Even if I look for manuals for other cameras on the german site of canon they are all hosted on http://gdlp01.c-wss.com/gds/...

So I can't see the risk.

Edit: Does anyone maybe knows the link to the german manual of the M5? I guess it already exists, but is not officially published by canon.de.


----------



## Deleted member 378664 (Nov 19, 2016)

EvvPhotog said:


> I hope I just missed it but no intervalometer?



In deed, no built in intervalometer. Today i received my EOS M5. This function is not implemented.

regards
Frank


----------



## bholliman (Nov 20, 2016)

Photorex said:


> Today i received my EOS M5.
> regards
> Frank



Who did you pre-order with and where are you located?

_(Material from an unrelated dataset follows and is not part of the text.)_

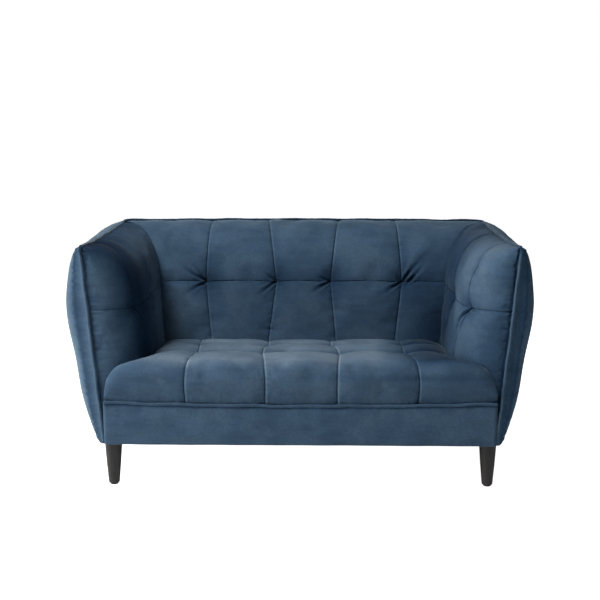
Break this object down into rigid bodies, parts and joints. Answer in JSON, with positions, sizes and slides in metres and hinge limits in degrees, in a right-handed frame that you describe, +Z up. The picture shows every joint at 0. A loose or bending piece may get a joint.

I have mine pre ordered with B&H, but no delivery or tracking yet.


----------



## photogdan (Nov 20, 2016)

bholliman said:


> Photorex said:
> 
> 
> > Today i received my EOS M5.
> ...



I pre-ordered from B&H too. I'm curious if anyone else has received the M5 and where they pre-ordered


----------



## Deleted member 378664 (Nov 21, 2016)

Hi,

I'm located in Germany and pre ordered from the german online shop foto-mundus.de.

Regards
Frank


----------



## LDS (Nov 21, 2016)

Photorex said:


> the official Link which was posted in the other thread is exactly the same:
> http://gdlp01.c-wss.com/gds/4/0300025294/02/eosm5-cu-en2.pdf



The domain c-wss.com is registered by Canon Inc (a WHOIS search says so), thereby is safe, but I understand Mt Spokane caution (files like PDFs can be a good vector for malware). Why Canon uses such a domain name I don't know, maybe it's an acronym in some language.


----------



## troy19 (Nov 21, 2016)

Photorex said:


> I'm located in Germany and pre ordered from the german online shop foto-mundus.de.


Sounds nice, didn't expected the M5 already delivered ... I ordered from German Canon shop No.1  and they told me shipping is End of November. So I'm curious: is your M5 an item for the German market or imported?


----------



## Deleted member 378664 (Nov 21, 2016)

Today I got an answer from the shop to a question I had related to the EF-EOS M Adaptor which came with the camera. They told me that they only got a first small delivery amount: I was among the lucky ones who got one of these.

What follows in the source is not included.